For nearly the last decade, Higgins has relentlessly pushed for a massive expansion of the bridge, its customs plaza, and its truck processing capacity. He has called for more trucks crossing at the bridge, while down playing health concerns for residents across broad swaths of the city. Higgins’ cold and callous behavior towards these sick residents has angered many.

Egriu has stood by these residents, calling on the Obama Administration to investigate a federal interagency review that had been assembled to investigate the city’s environmental justice issue, but it was abruptly disbanded, seemly for political motivations.

“If they don’t stop this plan, we’re going to get some people together and make some noise – and we’re going to force them to stop it,” Egriu said.

A call for more funding

Perhaps Egriu’s most stinging criticism of Higgins is related to the New York Power Authority (NYPA), a state owned utility that derives a vast majority of its power from the Niagara Falls Power Project, one of the world’s largest hydroelectric generating plants. The utility enjoys an operating profit upwards of $300 million annually, the result of excessive energy prices across Upstate New York that are, in fact, the highest in the nation.

In 2007, when the utility’s federal license to operate the plant expired, Higgins did nothing to seek more resources for the Western New York communities that have elected him. Western New York got the short end of that political stick, and receives only $1 million a year from the power project for 50 years, a mere fraction of the value that is being systematically “stolen” from the region.

Egriu called on NYPA to share in the range of $5 billion over 50 years, or $100 million annually (about 33% of the state owned utility’s operating profit). If they refuse, Egriu will seek to have the federal operating license rescinded.

Standing up on visionary issues

Most congressional candidates take a more traditional approach to getting elected. They are tepid, unsure of their positions, and worry greatly not to offend the easily offended. Egriu decided early on in his campaign to take a different tact. He is a fierce campaigner and knows what he thinks on the issues. He’s not the kind of politician who obfuscates or attempts to avoid hard issues. He confronts them, head on.

There has been a growing new urbanism movement in Western New York. Urban planners and city activists have been demanding higher quality urban design, better public spaces, investments in parks, mass transit expansion, improved waterfront access, and the removal of massive expressways that have destroyed once proud neighborhoods, flagship parks, and a breathtaking waterfront.
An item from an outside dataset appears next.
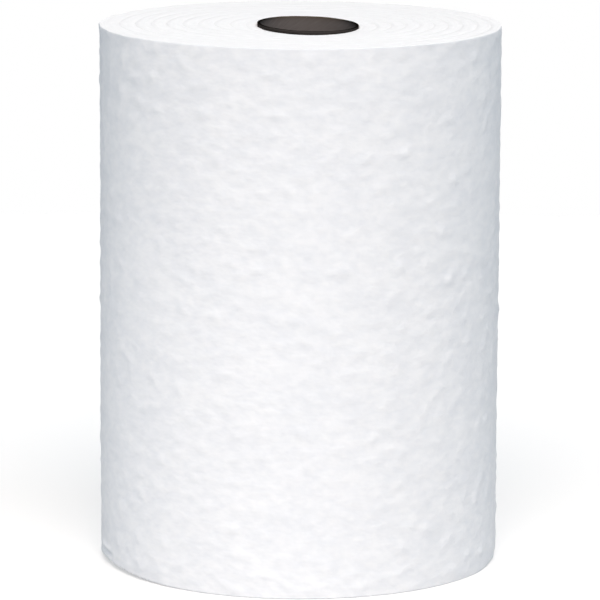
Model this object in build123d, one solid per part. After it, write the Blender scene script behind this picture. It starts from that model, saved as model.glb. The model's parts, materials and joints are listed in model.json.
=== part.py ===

While other elected officials ignore these pleas and contort themselves to avoid the issues, Egriu has been aggressively articulating the community’s vision for itself. He wants the Scajaquada Expressway, which cuts through the city’s most iconic public park, removed entirely. He wants the Kensington Expressway, which destroyed a 200 foot wide parkway designed by the famed Fredrick Law Olmsted. Egriu has already called for a restoration of the parkway.

Indeed, highway removal may become a central issue in the campaign since Egriu’s opponent, Brian Higgins, fought hard to reconstruct an elevated highway on Buffalo’s outer harbor, which has been almost universally acknowledged as a colossal mistake that wasted $50 million in public money and decades worth of waterfront development opportunities. The highway further severs the city from its waterfront, inhibits development opportunities, and suppresses property tax values.

Eddie has momentum, but will he have money?

If current trends continue until primary day on June 23rd, it looks like Egriu will win the Democratic Party’s nomination. Polling data indicates that Eddie’s name recognition is becoming pervasive across the congressional district, and he is quickly closing the gap with Higgins. Egriu’s favorability numbers are way up. Both Egriu and Higgins are neck-and-neck when it comes to likely voters, but Egriu is way ahead when it comes to voters who don’t usually vote. Will he be able to get those new voters to come out to vote on primary day?

At this point, the only advantage that the incumbent still holds over Egriu is money and slightly higher name recognition. Higgins has over $550,000 on hand, while Egriu is planning on raising between $150,000 and $200,000 for the primary portion of his campaign. If Egriu proves himself capable of raising more than that, he would quickly become every betting man’s pick to win.

Will the Albanian Community step up?

Egriu is reaching out to his Albanian community nationally, for whom he has often stood up to support. He is planning on traveling around the nation to organize his people so that they too have a seat in American government and access to federal political power. He will be traveling to New Jersey, Connecticut, Chicago, and Washington this month. Next month, he will be traveling even more.

Egriu thinks that a congressional seat will give the Albanian community influence and power that it has never before had. Egriu would like to see refugee relocation services improved, the establishment of federal housing programs in Albanian neighborhoods, and Albanians included in a fair share of federal contracting.

“Joe DioGaurdi was elected for only 1 term in the 1980s, but still garnered enough federal influence to take down Milosivic in the 1990s. The Albanian community realizes how important federal influence is for our community. We don’t have a single elected official in the Congress right now, which needs to change,” Egriu argues. “I have always been there for my community, and I trust that they will be standing here with me.”